Completed in late-2005, the newly restored MG TB debuted at the 2006 Amelia Island Concours d’Elegance where it won its class against stiff competition that included two Alfa 6Cs and an SS-100 Jaguar. It would go on to further Concours success in several prestigious events, scoring a class award at the 2007 Meadowbrook Concours, and a 2nd in class at the Hilton Head Motoring Festival in 2014.
Today, HUM 7 presents in beautiful condition, the fine restoration having matured slightly from light use and regular care. The two-tone blue paintwork is in excellent order with a warm and attractive luster. It is well-equipped with period correct Lucas King of the Road headlamps, a single spot lamp, and King of the Road outside mirror. The large chrome landau irons are a functional component to the 3-position drophead hood and a signature of the Tickford body. The high-quality coachwork also features details such as an opening windscreen, semaphores, and roll-up windows for an altogether more civilized feel compared to the roadster.

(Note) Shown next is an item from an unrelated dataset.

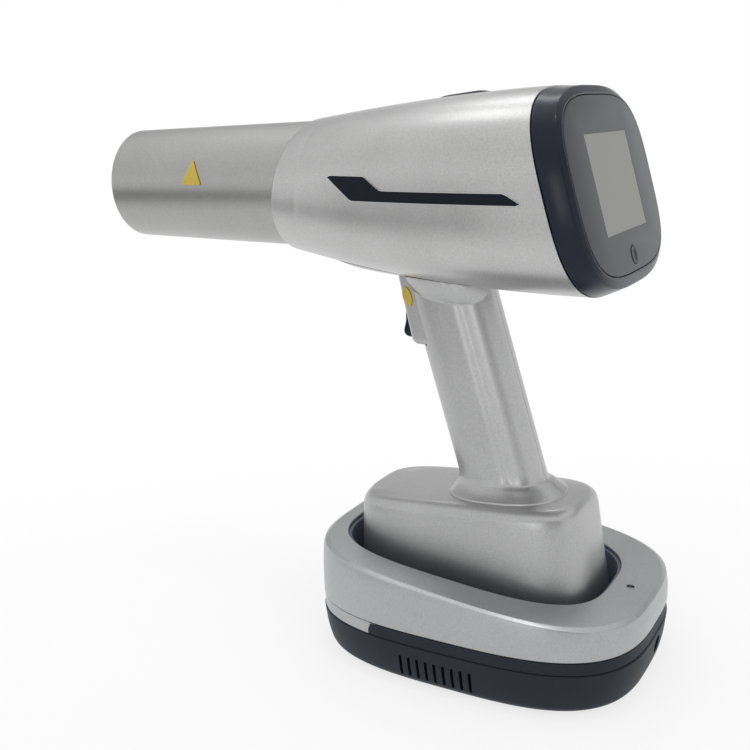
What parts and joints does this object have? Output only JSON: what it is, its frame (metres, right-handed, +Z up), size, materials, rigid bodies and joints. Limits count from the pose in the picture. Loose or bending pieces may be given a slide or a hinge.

The cockpit is snug but luxuriously appointed with supple dark blue leather, finely restored woodwork, and a fully lined hood. The seats show light creasing but remain very inviting, attractive and in excellent condition. The door panels are trimmed in antique-grain blue leather as correct, and beautiful quality wood trim features on the door caps, dash top, and instrument panel. Original instruments were rebuilt, and this car features the very rare addition of a Philco radio.

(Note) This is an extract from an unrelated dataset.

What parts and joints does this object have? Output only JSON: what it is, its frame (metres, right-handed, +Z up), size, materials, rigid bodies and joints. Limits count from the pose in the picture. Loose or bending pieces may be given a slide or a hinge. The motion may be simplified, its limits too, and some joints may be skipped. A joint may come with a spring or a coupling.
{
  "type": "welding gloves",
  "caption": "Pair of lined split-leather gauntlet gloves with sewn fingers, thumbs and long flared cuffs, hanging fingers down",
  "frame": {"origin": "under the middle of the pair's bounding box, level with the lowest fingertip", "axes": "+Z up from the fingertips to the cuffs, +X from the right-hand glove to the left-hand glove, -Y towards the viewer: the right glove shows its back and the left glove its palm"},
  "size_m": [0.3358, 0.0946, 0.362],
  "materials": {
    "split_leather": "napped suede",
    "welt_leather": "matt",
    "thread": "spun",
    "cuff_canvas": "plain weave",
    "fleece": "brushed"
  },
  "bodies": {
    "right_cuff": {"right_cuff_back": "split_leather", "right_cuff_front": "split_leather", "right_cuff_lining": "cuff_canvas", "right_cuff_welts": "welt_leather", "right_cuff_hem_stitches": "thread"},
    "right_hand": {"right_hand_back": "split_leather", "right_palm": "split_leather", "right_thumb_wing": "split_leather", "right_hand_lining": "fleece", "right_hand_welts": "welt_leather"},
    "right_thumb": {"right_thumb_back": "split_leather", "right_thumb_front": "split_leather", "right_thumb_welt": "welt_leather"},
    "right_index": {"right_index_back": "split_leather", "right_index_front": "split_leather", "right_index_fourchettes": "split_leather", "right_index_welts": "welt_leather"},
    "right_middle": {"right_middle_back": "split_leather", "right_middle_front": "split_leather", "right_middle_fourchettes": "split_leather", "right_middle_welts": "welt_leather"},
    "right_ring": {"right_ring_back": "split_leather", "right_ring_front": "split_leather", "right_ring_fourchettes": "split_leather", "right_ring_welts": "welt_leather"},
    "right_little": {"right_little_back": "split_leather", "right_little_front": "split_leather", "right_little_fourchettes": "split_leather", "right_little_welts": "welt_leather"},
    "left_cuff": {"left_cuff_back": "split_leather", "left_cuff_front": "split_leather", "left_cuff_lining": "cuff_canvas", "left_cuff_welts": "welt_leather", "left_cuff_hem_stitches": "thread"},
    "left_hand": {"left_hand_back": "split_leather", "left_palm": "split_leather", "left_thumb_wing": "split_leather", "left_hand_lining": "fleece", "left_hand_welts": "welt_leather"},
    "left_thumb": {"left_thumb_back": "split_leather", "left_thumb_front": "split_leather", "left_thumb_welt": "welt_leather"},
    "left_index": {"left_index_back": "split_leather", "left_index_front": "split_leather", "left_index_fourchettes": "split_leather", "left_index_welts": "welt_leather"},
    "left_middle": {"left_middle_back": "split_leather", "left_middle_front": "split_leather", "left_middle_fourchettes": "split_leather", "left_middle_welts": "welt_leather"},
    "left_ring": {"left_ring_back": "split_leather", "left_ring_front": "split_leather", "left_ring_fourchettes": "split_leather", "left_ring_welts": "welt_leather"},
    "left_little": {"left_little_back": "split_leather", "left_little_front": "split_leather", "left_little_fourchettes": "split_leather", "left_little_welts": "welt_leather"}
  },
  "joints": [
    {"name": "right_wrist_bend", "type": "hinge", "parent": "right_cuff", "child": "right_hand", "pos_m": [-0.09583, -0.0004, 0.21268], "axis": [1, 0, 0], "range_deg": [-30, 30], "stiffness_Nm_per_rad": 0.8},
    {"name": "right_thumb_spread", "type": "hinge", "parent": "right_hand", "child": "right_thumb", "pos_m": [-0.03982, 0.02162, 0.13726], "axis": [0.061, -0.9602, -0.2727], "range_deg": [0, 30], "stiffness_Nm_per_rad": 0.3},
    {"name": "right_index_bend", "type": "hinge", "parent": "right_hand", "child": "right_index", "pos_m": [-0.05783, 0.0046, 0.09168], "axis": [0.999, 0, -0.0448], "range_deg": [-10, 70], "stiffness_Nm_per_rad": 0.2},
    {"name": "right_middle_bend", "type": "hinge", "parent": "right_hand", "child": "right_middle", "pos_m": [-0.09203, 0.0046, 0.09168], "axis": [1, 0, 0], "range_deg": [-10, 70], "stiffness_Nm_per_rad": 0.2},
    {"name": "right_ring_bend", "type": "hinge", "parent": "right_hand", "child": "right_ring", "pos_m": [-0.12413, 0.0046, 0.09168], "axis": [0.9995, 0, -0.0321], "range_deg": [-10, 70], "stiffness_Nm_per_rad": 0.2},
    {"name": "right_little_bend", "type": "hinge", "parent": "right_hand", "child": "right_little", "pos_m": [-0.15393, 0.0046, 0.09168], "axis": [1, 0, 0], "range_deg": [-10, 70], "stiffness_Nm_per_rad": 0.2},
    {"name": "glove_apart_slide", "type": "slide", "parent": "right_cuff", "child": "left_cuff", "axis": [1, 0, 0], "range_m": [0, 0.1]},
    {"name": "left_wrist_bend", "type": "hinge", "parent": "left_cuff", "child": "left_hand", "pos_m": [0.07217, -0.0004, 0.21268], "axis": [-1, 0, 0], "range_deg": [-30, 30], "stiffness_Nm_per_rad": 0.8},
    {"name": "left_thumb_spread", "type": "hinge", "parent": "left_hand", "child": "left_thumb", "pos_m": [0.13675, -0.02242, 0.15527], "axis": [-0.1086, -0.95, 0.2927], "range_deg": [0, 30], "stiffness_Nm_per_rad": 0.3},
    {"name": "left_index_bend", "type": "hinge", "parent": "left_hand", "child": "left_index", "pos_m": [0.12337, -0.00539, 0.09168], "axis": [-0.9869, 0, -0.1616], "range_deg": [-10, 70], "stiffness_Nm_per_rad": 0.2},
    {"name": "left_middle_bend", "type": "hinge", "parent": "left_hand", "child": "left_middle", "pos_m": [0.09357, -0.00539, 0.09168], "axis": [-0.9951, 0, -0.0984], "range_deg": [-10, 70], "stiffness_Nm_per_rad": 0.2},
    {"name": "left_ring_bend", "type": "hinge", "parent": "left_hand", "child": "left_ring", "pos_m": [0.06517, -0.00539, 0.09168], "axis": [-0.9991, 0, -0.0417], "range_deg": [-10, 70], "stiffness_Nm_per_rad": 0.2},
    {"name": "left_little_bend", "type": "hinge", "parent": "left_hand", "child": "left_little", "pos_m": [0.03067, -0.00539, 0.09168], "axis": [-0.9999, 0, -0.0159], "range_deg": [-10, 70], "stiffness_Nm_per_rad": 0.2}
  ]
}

The engine number, XPAG 706, matches that of the production records supplied by the T-Type Register. It is fully detailed with correct hardware, fittings, and wiring used throughout, and a full complement of original tools reside in the under-bonnet toolbox. The presentation remains in near-concours condition, showing only light use since its completion. This rare and highly desirable pre-war T-Type MG has been maintained in lovely condition since its exceptional restoration and is ready for its next keeper to enjoy it on the road or the show field.